Речью коварною вызвал желанье
У бедняков он — идти на закланье…
Кровь пролилась, а виновник всех зол
Скрылся, сутану сменив на камзол.
День вспоминая, епископ кровавый
Думал: «Покрыл свое имя я славой.
Будут теперь на родной стороне
Веки веков вспоминать обо мне».
В край иноземный епископ умчался,
Там по игорным притонам шатался,
Сильно стал меркнуть его ореол…
Грустно Гатон вновь в отчизну пошел.
Здесь, получив неожиданным шансом
Прикосновенность к российским финансам,
Прежний вернуть свой решил он престиж.
Вновь ты, Гатона звезда, заблестишь!
Ах, если б было возможно, без риска б
Жизненный путь проходил свой епископ,
Но даже в лучшем из лучших миров
Жизнь есть не ряд беспрерывных пиров.
Снова толчется Гатон средь рабочих —
Верить ему есть довольно охочих…
Раз сообщил ему кто-то секрет,
Будто его живописный портрет
Будет в участке с почетом повешен.
Тем был епископ премного утешен.
«Для полицейских, столь близких мне, крыс,
Это, он молвил, приятный сюрприз!»
Кротким весельем лицо его дышит.
Вдруг он чудесную ведомость слышит:
«Крыс полицейских в округе не счесть —
Все они жаждут принесть тебе честь».
Вот собрались чина разного крысы,
Те безобразны, те стары и лысы,
Те франтовски, на гвардейскую стать.
Лоском отменным стараясь блистать,
Те побойчее смотрели, те кротче,
Все восклицали: Гатоне! Ты, отче,
Тайную власть восприял над людьми —
Наш поцелуй, в знак почтенья, прийми.
И на Гатона — как видно, не всуе —
Градом посыпались тут поцелуи,
Спереди, сзади, с боков, с высоты —
Что тут, епископ, почувствовал ты?
Слышались долго лишь чмоканья звуки,
Да простирались к епископу руки…
В братских объятьях задушен был он.
Так был наказан епископ Гатон.
Автор этого фельетонца — Жак-меланхолик (Яков Гибянский). Рядом — карикатура: художник пишет портрет Гапона за тюремной решеткой (что это значит?). На обороте — другая карикатура: Витте и Дурново припадают к стопам Гапона, одетого по-старому в рясу. Подпись: «Последняя надежда».
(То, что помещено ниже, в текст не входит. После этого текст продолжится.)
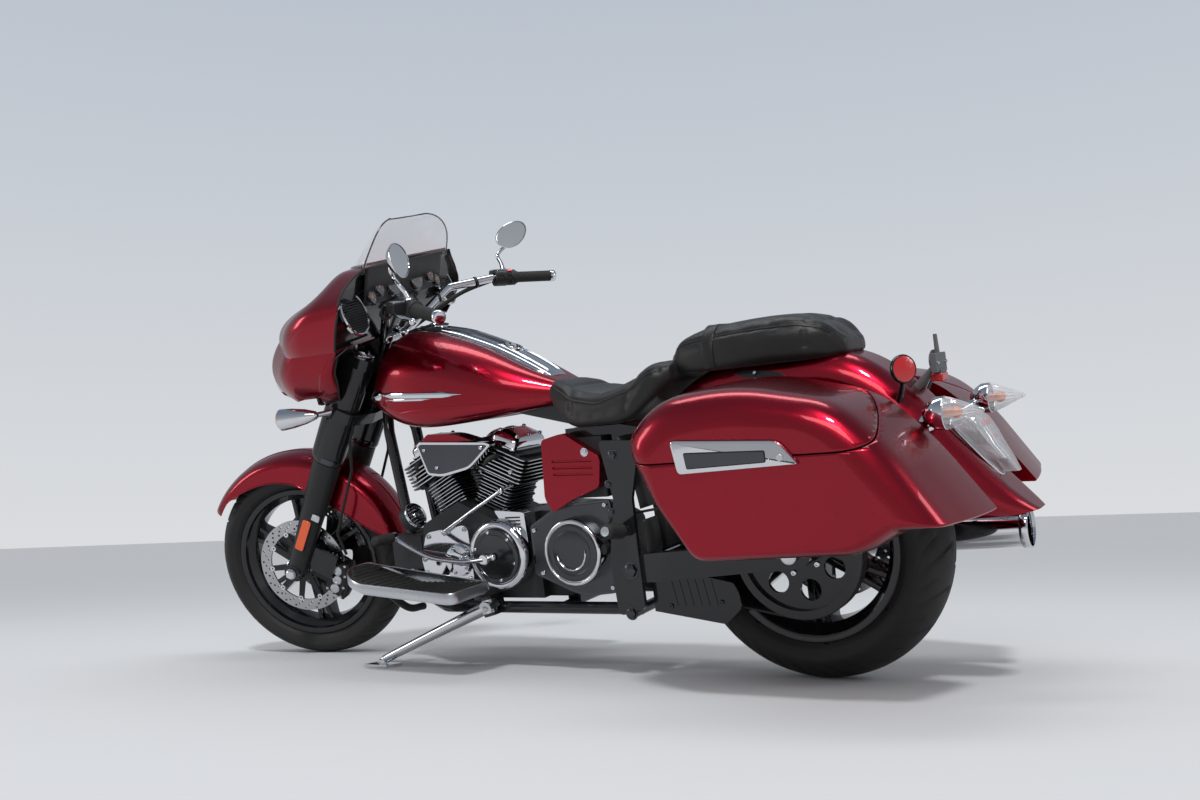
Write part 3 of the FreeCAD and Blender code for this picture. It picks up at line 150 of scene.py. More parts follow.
# Finish of the CAD nodes that stay as they are
def soft_shading():
    """Nodes that round the shading across shallow edges and leave the shape alone."""
    group = bpy.data.node_groups.new("soft_shading", "GeometryNodeTree")
    for way in ("INPUT", "OUTPUT"):
        group.interface.new_socket("Geometry", in_out=way, socket_type="NodeSocketGeometry")
    nodes, links = group.nodes, group.links
    start, end = nodes.new("NodeGroupInput"), nodes.new("NodeGroupOutput")
    weld = nodes.new("GeometryNodeMergeByDistance")
    weld.inputs["Distance"].default_value = 0.00002
    faces, edges = nodes.new("GeometryNodeSetShadeSmooth"), nodes.new("GeometryNodeSetShadeSmooth")
    faces.domain, edges.domain = "FACE", "EDGE"
    bend, low = nodes.new("GeometryNodeInputMeshEdgeAngle"), nodes.new("FunctionNodeCompare")
    low.data_type, low.operation = "FLOAT", "LESS_THAN"
    low.inputs["B"].default_value = radians(32)
    links.new(bend.outputs["Unsigned Angle"], low.inputs["A"])
    links.new(low.outputs["Result"], edges.inputs["Shade Smooth"])
    for a, b in ((start, weld), (weld, faces), (faces, edges), (edges, end)):
        links.new(a.outputs["Geometry"], b.inputs["Geometry"])
    return group


SOFT_SHADING = soft_shading()


def cad(node, material):
    """Keeps a CAD node and gives it its finish."""
    o = NODES[node]
    o.data.materials.clear()
    o.data.materials.append(material)
    o.modifiers.new("soft_shading", "NODES").node_group = SOFT_SHADING


# Mesh building: a part is a pair of vertices and faces, and a list of parts stands for all of them
BEVEL_STEPS, BEVEL_FROM = 3, radians(35)


def merge(*parts):
    verts, faces = [], []
    for v, f in parts:
        base = len(verts)
        verts += [tuple(p) for p in v]
        faces += [tuple(i + base for i in face) for face in f]
    return verts, faces


def joined(part):
    return merge(*part) if isinstance(part, list) else part


def add(name, part, material, body="chassis", at=None, replaces=(), bevel=0.0, solid=0.0,
        sharp=40.0):
    """A piece from millimetre vertices in one of the frames above, by default its body's own."""
    verts, faces = joined(part)
    mesh = bpy.data.meshes.new(name)
    mesh.from_pydata([tuple(v) for v in verts], [], [tuple(f) for f in faces])
    mesh.transform(at or HOMES.get(body, PARKED))
    bm = bmesh.new()
    bm.from_mesh(mesh)
    bmesh.ops.remove_doubles(bm, verts=bm.verts, dist=0.00001)
    bmesh.ops.recalc_face_normals(bm, faces=bm.faces)
    for f in bm.faces:
        f.smooth = True
    for e in bm.edges:
        if len(e.link_faces) == 2 and e.calc_face_angle(0) > radians(sharp):
            e.smooth = False
    bm.to_mesh(mesh)
    bm.free()
    mesh.materials.append(material)
    o = bpy.data.objects.new(name, mesh)
    scene.collection.objects.link(o)
    if solid:
        mod = o.modifiers.new("solid", "SOLIDIFY")
        mod.thickness, mod.offset = solid / 1000, -1
    if bevel:
        mod = o.modifiers.new("bevel", "BEVEL")
        mod.width, mod.segments, mod.harden_normals = bevel / 1000, BEVEL_STEPS, True
        mod.limit_method, mod.angle_limit = "ANGLE", BEVEL_FROM
    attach(o, body)
    if replaces:
        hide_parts(*replaces)
    return o


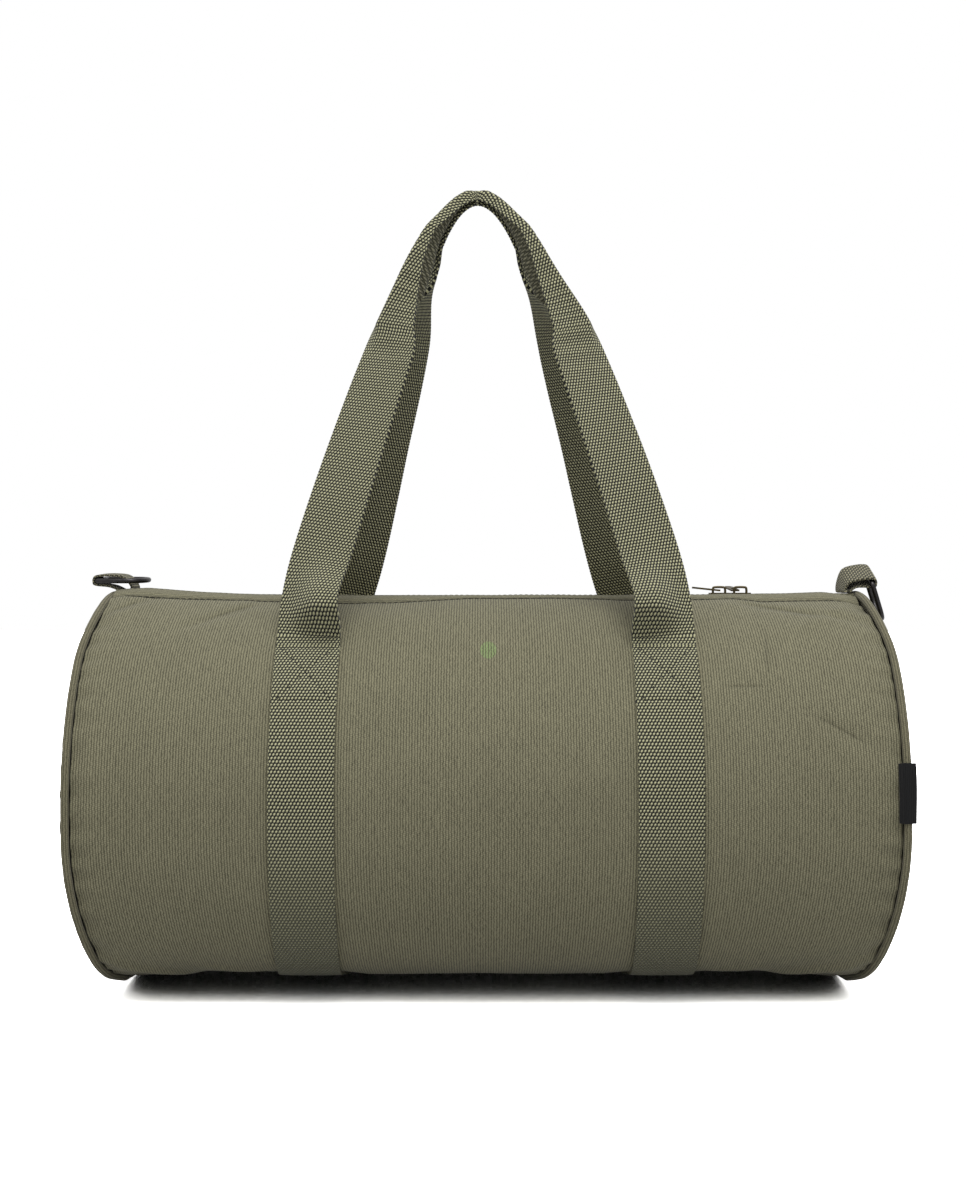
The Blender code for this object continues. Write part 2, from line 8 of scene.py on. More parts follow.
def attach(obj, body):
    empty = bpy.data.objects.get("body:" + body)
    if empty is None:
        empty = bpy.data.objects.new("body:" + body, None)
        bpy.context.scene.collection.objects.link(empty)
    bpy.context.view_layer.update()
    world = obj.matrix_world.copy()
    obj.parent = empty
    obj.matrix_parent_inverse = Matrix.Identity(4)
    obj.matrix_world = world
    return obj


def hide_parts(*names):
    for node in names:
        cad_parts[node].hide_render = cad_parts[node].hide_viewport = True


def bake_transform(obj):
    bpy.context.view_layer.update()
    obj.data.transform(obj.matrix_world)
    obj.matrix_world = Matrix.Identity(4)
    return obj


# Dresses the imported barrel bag: canvas, webbing, piping, zip, rings, tag, stitching, floor and light.
# Metres, +Z up, the front faces -Y.
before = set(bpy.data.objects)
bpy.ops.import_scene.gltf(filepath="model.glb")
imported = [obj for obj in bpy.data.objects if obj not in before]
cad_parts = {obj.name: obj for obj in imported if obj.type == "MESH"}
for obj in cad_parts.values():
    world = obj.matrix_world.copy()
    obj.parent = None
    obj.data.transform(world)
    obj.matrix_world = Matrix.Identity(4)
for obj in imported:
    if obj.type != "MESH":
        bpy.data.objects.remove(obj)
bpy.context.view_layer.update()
print("frame loaded", len(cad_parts), "nodes")

bothSides = ((-1, "left"), (1, "right"))
cameraPlace = Vector((-0.0016, -1.075, 0.242))  # the handles are folded as they are seen from here

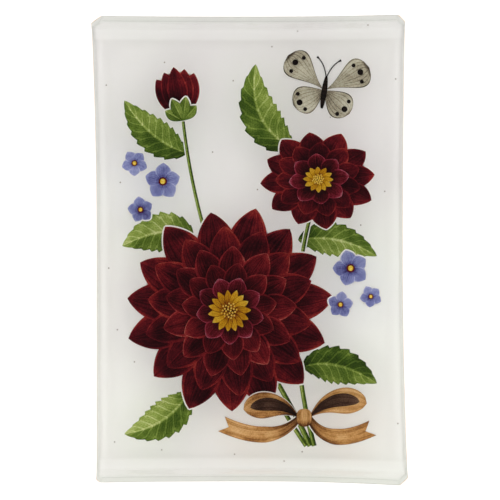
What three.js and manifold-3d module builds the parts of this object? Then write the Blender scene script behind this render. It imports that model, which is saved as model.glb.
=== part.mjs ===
// A rectangular glass tray of about six by nine inches, with a cut-paper flower picture under the glass.
// Millimetres, +Z up, +Y towards the top of the picture. The origin is on the underside, at the centre.
//
// From the table up the tray is a thin sealed backing, a sheet of off-white ground paper, eight levels of
// cut paper that make the picture, and one sheet of clear glass. The glass was slumped in a mould: its two
// ends turn up, its long sides lift a little, and its four edges are drawn slightly inwards.
import * as THREE from "three";
import { mergeVertices } from "three/addons/utils/BufferGeometryUtils.js";
import Module from "manifold-3d";

const wasm = await Module();
wasm.setup();

// Thicknesses, from the table up
const BACKING = 0.3;
const GROUND_PAPER = 0.2;
const CUT_PAPER = 0.08;
const GLASS = 3.4;
const GLUE = 0.05;
const THIN_GLUE = 0.02;
const LEVELS = 8;
const LEVEL_PITCH = CUT_PAPER + THIN_GLUE;
const PICTURE_Z = BACKING + GLUE + GROUND_PAPER + GLUE;
const GLASS_Z = PICTURE_Z + LEVELS * LEVEL_PITCH;

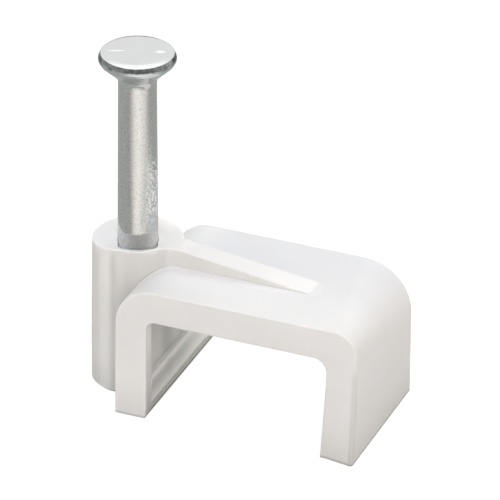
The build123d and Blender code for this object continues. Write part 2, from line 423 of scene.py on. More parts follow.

Но были и «прогапоновские» публикации. В первом номере журнала «Огни» за вождя «Собрания русских фабрично-заводских рабочих» заступался вновь сблизившийся с ним Стечькин. В «Петербургской газете» за 22 февраля появилась заметка «К письму Георгия Гапона». Некое «беспристрастное лицо» сообщило редакции, что «гапоновцы — беспартийные социалисты, не примыкающие ни к социал-демократам, ни к социалистам-революционерам, добивающиеся социальных реформ мирным путем», что «Петров был искренним другом и последователем Гапона», но потом «из внепартийного социалиста превратился в социал-демократа, мало того, начал вербовать гапоновцев в ряды социал-демократической партии, то есть увлекать рабочих от мирного завоевания улучшений своего быта на путь более рискованный и для рабочих, и для окружающих их». Гапон тоже объяснял поведение Петрова влиянием эсдеков, но сам Петров нигде об этом не пишет. 23 февраля в той же газете напечатана заметка Н. В-ва «У Г. Гапона». Журналист посетил Гапона в Териоках и убедился в том, что тот отнюдь не купается в роскоши. «Георгий Аполлонович, — писал корреспондент, — встретил меня и приехавшего со мною рабочего в темной передней и затем ввел в маленькую, очень бедно убранную комнатку с потертой и поломанной мебелью. Комната настолько мала, что кроватка новорожденного сына Г. А. стоит как-то углом посередине комнаты, загораживая проход… Г. А., указывая на обстановку, сказал: „Вот то ‘палаццо’, в котором живу с женой, и вот та сказочная роскошь, о которой так много писали и у нас и за границей… Так ли живут правительственные агенты?.. Так же скромно мы жили и за границей“». Между прочим, это единственный текст, из которого мы знаем о рождении у Гапона и Саши сына. Когда это произошло? Видимо, в конце января. Гапон был настолько погружен в свои трудно складывавшиеся дела, что никак не отреагировал на это событие, никому о нем не сообщил. Из последующего интервью интереснее всего вопрос про Манасевича-Мануйлова. Гапона спросили, как мог он связаться с таким человеком. «А кто ж его знал? — с ясными глазами ответил Георгий Аполлонович. — …Мы на него смотрели как на секретаря Витте».